REQUIRED WORK:
What is the count of lines that hold the word "Blender"? Give only the number.

TASK MATERIAL:
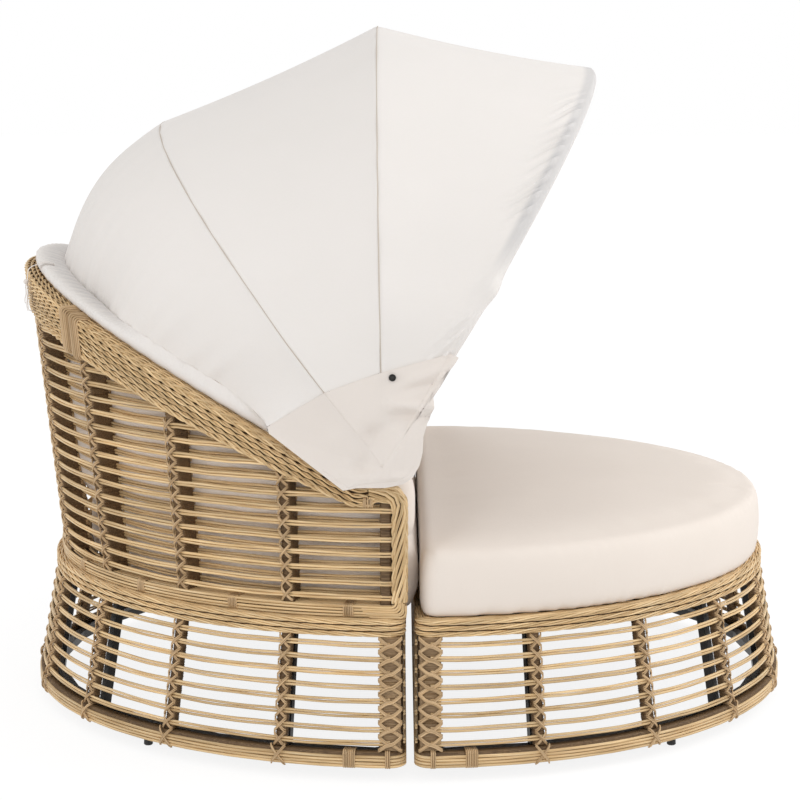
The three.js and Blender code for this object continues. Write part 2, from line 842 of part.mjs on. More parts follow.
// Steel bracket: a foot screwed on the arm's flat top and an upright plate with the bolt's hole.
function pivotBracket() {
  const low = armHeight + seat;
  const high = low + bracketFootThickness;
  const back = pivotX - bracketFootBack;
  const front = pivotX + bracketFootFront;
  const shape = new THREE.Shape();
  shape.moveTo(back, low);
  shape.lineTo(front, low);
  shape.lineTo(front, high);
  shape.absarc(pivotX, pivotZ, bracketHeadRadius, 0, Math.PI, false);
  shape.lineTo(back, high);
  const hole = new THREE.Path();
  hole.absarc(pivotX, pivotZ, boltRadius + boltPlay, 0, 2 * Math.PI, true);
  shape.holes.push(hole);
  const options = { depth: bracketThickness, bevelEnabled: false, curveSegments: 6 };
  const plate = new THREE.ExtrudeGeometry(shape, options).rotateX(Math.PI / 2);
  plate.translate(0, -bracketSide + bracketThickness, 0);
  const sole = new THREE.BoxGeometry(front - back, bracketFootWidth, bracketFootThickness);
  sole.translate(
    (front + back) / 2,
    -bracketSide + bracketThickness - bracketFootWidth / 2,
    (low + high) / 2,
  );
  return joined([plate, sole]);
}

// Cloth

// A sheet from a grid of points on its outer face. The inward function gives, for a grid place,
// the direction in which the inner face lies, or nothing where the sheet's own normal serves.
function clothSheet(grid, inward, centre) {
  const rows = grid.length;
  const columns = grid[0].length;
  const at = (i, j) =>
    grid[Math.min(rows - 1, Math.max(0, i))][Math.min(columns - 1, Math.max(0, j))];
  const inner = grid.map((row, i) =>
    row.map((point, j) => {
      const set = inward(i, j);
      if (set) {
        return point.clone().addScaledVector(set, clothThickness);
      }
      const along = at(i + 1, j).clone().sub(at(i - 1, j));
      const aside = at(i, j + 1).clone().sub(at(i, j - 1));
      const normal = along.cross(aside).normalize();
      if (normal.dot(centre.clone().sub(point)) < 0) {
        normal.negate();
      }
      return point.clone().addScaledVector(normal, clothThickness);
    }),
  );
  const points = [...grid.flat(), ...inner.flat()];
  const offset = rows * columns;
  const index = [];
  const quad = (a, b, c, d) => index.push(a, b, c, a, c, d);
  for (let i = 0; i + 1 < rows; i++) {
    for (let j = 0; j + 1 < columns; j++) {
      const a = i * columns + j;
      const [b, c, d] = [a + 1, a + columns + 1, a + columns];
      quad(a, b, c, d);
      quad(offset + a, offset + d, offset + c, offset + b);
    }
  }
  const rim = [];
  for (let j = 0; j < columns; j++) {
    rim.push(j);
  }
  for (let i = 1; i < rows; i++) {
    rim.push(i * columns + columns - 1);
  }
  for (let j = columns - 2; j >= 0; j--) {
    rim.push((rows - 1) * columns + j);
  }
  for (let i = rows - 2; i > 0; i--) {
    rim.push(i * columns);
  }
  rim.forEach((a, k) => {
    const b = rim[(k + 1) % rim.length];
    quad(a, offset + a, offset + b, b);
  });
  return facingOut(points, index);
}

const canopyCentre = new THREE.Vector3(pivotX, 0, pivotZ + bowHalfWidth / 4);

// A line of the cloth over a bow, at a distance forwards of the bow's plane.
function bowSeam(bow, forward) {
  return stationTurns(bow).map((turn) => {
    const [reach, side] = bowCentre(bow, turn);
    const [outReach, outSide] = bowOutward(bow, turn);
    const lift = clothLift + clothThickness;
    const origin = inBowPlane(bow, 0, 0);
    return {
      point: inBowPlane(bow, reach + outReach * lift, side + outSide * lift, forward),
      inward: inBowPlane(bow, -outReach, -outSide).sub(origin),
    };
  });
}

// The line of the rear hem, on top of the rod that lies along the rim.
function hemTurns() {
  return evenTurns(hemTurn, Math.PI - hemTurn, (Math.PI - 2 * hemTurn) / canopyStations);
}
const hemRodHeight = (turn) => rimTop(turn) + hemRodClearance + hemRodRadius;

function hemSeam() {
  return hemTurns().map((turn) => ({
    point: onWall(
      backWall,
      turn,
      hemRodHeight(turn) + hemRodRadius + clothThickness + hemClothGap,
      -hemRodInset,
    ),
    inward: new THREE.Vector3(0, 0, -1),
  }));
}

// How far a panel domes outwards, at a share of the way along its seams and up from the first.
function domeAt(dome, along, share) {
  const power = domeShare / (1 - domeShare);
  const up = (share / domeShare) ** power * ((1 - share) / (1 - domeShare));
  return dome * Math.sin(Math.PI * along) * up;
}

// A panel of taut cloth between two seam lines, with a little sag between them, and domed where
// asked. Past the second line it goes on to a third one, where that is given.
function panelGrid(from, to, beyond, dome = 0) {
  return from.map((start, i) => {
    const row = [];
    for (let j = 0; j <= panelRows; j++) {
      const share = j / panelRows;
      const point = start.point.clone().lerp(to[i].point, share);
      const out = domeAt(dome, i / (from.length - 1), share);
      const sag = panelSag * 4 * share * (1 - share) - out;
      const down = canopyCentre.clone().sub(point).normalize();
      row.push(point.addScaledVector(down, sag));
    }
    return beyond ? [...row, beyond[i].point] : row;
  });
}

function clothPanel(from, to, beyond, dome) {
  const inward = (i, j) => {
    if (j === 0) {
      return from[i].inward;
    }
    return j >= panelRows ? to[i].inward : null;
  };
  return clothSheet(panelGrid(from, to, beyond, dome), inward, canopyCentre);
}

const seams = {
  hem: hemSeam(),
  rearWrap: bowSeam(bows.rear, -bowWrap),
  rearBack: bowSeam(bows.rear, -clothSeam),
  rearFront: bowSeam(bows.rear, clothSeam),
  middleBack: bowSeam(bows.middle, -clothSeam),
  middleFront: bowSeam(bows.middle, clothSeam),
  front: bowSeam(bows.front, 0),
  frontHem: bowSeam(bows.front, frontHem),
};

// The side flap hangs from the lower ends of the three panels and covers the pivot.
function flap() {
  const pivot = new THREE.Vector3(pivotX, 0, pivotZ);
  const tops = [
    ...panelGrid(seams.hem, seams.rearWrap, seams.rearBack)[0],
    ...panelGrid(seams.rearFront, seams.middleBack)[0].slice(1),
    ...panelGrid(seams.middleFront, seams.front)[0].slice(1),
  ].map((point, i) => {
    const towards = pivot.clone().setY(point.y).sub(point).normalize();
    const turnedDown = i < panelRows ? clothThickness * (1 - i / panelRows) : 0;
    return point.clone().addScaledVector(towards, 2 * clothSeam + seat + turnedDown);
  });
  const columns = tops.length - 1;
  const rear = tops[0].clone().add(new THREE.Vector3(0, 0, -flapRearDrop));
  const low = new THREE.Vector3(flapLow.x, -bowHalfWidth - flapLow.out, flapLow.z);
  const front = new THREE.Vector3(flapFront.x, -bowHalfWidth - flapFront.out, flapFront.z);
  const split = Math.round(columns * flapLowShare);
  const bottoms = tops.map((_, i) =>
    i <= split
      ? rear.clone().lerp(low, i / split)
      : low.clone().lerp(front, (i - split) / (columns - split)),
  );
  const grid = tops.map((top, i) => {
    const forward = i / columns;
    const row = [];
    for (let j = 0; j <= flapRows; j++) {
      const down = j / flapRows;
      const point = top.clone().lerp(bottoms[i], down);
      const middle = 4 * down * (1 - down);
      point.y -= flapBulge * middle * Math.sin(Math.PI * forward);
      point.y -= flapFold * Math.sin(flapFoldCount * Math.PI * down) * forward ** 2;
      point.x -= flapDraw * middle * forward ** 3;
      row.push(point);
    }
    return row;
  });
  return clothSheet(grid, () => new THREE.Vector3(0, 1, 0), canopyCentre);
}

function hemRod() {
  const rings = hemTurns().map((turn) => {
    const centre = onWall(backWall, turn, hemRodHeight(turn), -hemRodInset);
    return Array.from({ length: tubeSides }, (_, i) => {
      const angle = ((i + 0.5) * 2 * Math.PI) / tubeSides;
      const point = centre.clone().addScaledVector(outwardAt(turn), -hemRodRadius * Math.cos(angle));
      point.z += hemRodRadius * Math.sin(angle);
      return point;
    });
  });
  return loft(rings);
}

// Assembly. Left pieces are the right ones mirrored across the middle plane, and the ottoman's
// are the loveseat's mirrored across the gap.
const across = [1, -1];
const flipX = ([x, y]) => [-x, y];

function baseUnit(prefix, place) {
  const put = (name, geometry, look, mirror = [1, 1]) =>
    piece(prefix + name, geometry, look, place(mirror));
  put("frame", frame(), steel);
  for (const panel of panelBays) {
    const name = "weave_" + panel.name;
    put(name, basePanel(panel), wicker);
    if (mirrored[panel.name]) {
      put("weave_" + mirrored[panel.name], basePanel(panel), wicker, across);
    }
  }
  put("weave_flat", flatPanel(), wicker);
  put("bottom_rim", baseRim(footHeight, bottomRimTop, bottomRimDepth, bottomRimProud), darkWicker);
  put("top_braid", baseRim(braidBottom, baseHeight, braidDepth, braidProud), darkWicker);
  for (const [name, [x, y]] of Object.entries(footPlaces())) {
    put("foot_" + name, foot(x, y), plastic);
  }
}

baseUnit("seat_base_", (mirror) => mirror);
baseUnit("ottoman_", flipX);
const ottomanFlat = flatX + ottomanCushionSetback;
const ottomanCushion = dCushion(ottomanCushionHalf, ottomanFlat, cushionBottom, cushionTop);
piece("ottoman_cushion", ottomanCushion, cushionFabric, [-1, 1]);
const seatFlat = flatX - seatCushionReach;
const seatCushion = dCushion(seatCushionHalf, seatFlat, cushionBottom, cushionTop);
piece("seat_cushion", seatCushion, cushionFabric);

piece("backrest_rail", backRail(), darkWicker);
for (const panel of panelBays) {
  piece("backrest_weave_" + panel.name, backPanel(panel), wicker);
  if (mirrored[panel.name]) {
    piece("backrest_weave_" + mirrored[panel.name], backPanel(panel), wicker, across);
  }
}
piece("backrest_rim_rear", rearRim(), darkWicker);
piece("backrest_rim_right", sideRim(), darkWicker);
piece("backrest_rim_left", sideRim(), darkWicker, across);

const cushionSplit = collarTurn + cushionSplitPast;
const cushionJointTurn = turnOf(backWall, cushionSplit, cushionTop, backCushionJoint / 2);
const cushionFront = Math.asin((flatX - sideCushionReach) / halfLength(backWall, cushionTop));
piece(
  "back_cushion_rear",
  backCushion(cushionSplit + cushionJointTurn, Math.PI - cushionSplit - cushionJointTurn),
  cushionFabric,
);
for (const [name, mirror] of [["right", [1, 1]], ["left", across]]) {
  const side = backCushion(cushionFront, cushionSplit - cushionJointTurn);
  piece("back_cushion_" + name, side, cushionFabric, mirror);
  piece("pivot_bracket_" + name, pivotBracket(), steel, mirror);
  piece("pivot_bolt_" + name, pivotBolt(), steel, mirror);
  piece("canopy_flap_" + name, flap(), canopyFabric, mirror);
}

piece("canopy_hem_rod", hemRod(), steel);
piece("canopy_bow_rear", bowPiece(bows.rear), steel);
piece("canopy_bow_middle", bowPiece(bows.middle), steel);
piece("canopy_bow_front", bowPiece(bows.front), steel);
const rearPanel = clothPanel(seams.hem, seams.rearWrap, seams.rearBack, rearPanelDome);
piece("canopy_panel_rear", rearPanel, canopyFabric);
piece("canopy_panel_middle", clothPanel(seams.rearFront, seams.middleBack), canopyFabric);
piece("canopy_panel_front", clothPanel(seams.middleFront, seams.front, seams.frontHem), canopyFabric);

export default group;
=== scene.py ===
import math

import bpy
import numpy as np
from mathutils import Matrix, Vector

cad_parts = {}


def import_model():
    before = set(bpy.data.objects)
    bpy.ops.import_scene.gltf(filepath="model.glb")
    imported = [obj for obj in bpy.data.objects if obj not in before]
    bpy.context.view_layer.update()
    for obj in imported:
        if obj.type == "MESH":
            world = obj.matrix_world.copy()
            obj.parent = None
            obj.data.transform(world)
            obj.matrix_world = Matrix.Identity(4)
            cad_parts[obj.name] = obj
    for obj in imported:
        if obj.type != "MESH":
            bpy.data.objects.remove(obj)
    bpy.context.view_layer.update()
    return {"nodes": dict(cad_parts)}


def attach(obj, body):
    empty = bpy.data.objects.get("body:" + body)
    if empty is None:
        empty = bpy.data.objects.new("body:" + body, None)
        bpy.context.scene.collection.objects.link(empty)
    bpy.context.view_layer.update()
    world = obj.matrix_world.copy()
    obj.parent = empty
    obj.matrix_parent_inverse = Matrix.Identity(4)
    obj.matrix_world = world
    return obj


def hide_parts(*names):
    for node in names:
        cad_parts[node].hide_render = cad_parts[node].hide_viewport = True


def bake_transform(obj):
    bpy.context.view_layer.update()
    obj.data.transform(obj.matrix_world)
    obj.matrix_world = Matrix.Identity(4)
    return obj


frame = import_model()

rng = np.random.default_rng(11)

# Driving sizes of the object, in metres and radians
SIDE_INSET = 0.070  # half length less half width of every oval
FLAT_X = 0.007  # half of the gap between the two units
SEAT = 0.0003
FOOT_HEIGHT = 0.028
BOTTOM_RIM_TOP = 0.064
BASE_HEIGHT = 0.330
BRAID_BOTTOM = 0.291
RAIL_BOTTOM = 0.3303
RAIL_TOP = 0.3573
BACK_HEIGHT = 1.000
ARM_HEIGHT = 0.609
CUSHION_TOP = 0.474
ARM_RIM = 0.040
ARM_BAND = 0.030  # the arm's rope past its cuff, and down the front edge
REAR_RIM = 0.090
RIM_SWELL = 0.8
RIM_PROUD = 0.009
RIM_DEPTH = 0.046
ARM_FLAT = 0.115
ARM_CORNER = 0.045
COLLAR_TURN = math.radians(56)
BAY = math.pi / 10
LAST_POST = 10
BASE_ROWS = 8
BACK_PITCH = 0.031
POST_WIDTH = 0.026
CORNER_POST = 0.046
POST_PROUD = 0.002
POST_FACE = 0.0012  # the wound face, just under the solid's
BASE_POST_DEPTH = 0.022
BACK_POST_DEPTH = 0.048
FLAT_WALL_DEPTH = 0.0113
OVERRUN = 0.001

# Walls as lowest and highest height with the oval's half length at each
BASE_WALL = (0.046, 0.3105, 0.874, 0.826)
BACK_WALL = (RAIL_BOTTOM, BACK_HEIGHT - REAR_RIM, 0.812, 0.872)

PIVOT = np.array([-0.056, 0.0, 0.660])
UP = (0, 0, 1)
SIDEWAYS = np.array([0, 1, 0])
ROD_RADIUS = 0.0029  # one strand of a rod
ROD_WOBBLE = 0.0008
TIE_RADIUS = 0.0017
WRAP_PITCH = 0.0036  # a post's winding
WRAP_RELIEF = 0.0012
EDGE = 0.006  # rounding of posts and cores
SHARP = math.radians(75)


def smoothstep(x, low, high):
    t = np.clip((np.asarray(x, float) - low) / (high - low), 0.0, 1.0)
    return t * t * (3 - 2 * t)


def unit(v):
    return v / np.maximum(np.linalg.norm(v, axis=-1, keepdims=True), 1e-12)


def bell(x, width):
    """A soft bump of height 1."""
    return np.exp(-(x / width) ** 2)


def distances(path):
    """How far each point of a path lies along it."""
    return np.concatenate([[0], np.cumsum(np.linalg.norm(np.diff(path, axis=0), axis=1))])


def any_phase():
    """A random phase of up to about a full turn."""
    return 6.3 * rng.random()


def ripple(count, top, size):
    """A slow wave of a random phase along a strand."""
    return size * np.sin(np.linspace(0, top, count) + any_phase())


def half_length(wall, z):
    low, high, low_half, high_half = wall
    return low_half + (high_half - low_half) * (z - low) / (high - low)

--

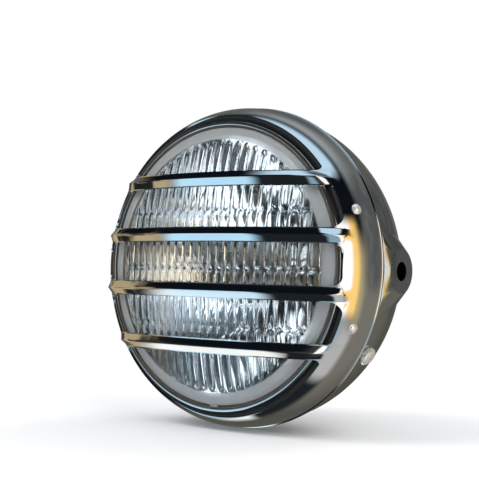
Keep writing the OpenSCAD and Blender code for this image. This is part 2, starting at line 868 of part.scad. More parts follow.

ANSWER TO THIS PROBLEM:
2